It’s been a long road. When I first approached the BFI in 2006 about a DVD of Levy’s Herostratus (1967), no one was the least bit interested in doing anything with this important piece of their own history (the first feature film the BFI financed). Eventually there was a shakeup in the content department there, and  Jane Giles (Head of Content) and Sam Dunn (Head of Video Publishing) arrived. As anyone who loves cinema and is a DVD addict like me knows, the BFI has quickly become one of the most adventurous and creative labels around. They put Herostratus into their plans almost immediately, and, along with the disc producer Shona Barrett, have done a great deal to see that it’s done right.

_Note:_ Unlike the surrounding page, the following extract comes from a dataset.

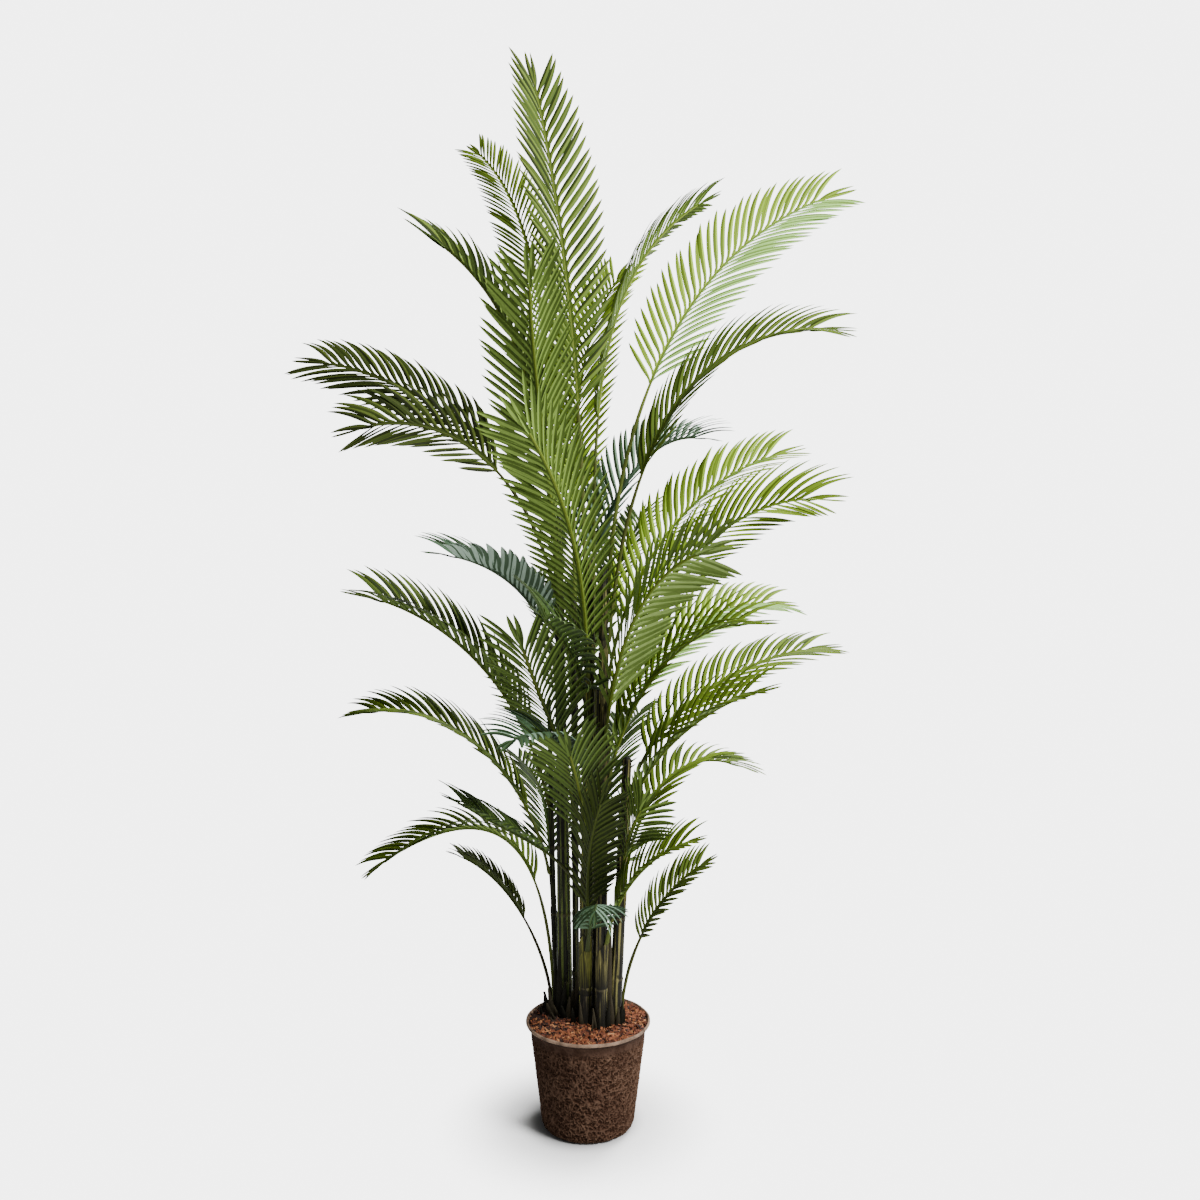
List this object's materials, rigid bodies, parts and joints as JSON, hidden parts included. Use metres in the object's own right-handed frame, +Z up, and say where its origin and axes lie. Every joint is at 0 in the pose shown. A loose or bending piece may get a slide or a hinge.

(I won’t get into a misty-eyed gush here about how amazing it is to this old cinephile, to be living in days when a film like Herostratus, a film maudit if ever there was one, can get this kind of treatment. At Cal Arts, in the late 70’s/early 80’s, I programmed the public film series. I had a substantial budget to rent 16mm and 35mm prints — about three films a week — only most films that I wanted to show had no more extant prints. And when there were prints, your $50 rental got you 4000 feet of mercilessly banged-up celluloid.)

Even those who have a hard time with the aggressive and extreme Herostratus are beguiled by  Levy’s short films, and I’m especially happy that the BFI was able to include several of the most important ones. They are little jewels that still dazzle.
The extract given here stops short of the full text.